Итак, теперь противопоставлялись не «медицина» и «литература», как главное занятие, как образ жизни. Тут выбор был уже сделан («Я — литератор»). Но два желания: жить и работать.
Два года назад Чехов говорил, что «лень жить», «жить как будто бы надоело». Зимой 1894 года написал Суворину: «Кажется, я психически здоров. Правда, нет особенного желания жить, но это пока не болезнь в настоящем смысле, а нечто, вероятно, переходное и житейски естественное». Видимо, это «переходное» состояние разрешилось, и хотя он поминал «дохлую смерть», но словно отодвинул мысли о ней. Говорил, что ему «хочется жить», что его тянет куда-то «какая-то сила», и «захотелось куда-нибудь подальше, туда, где горизонт видно». Даже заговорил о новом пальто, о поездке за границу: «А хорошо бы где-нибудь в Швейцарии или Тироле нанять комнатку и прожить на одном месте месяца два, наслаждаясь природой, одиночеством и праздностью, которую я очень люблю». Может быть, он думал о Лике, звавшей его в Швейцарию?
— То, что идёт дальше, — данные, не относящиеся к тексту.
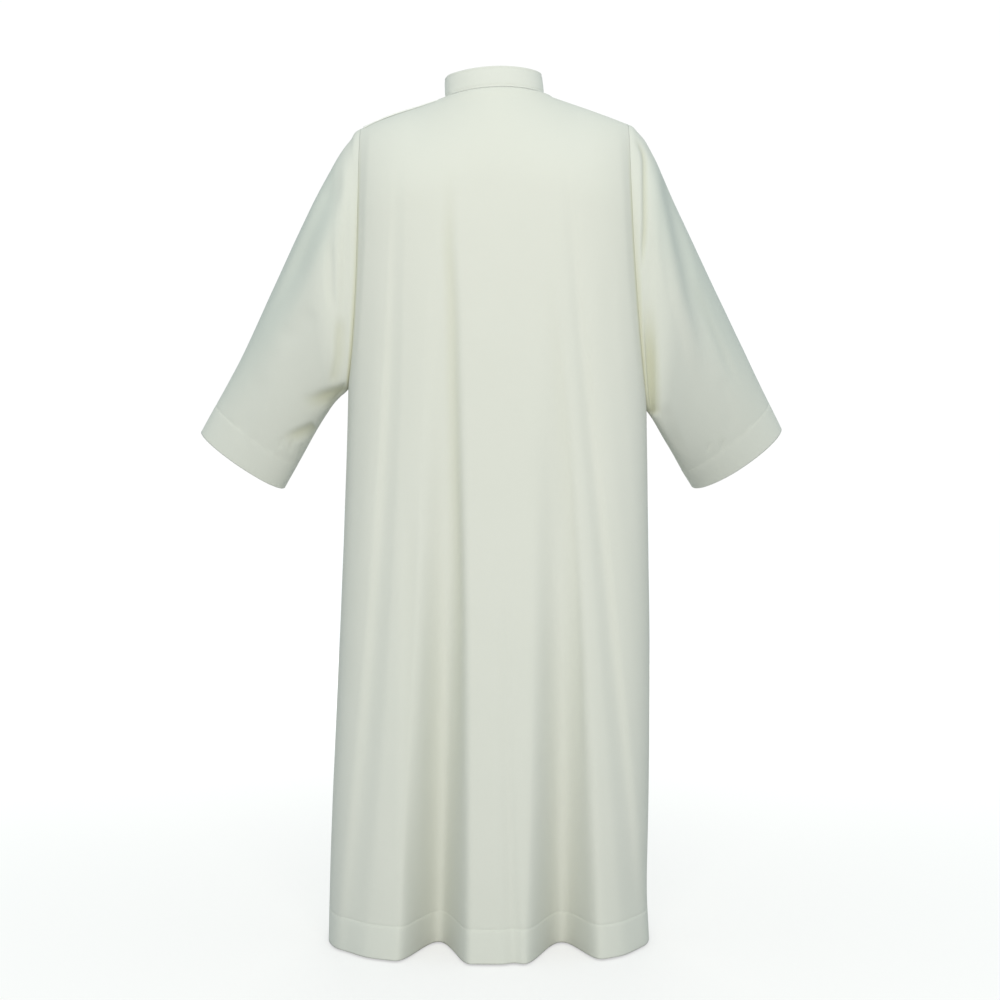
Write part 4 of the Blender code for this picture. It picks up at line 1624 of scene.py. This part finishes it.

В его письмах зазвучали другие ноты: «У нас сенокос, коварный сенокос. Запах свежего сена пьянит и дурманит, так что достаточно часа два посидеть на копне, чтобы вообразить себя в объятиях голой женщины».
Чехов подчеркивал, что хочется ему житейской радости, «болтовни о пустяках», морских купаний, степного воздуха. Будто на прощанье, как перед длительным постом. Недаром упомянул заговены, последний день Масленицы: «А я стал мечтать о том, чтобы опять проехаться по степи и пожить там под открытым небом хотя одни сутки. Как-то лет 10 назад я занимался спиритизмом и вызванный мною Тургенев ответил мне: „Жизнь твоя близится к закату“. И в самом деле мне теперь так сильно хочется всякой всячины, как будто наступили заговены. Так бы, кажется, всё съел: и степь, и заграницу, и хороший роман… И какая-то сила, точно предчувствие, торопит, чтобы я спешил». Но почувствовав, что приоткрыл нечто сокровенное, тут же оговорился: «А может быть, и не предчувствие, а просто жаль, что жизнь течет так однообразно и вяло. Протест души, так сказать».
Так бывало не раз. Чехов в чем-то признавался, но потом смягчал свои слова. Словно не перекладывал ношу на другого, оставался наедине со своими чувствами, с тем, что трудно, невозможно объяснить. Несколько раз промелькнувшие слова «какая-то сила» и дотоле не упоминавшееся воспоминание набрасывали насмешливый покров на упоминание смерти, но называемые им сроки обретали особый смысл («10 лет…», «5 лет…»).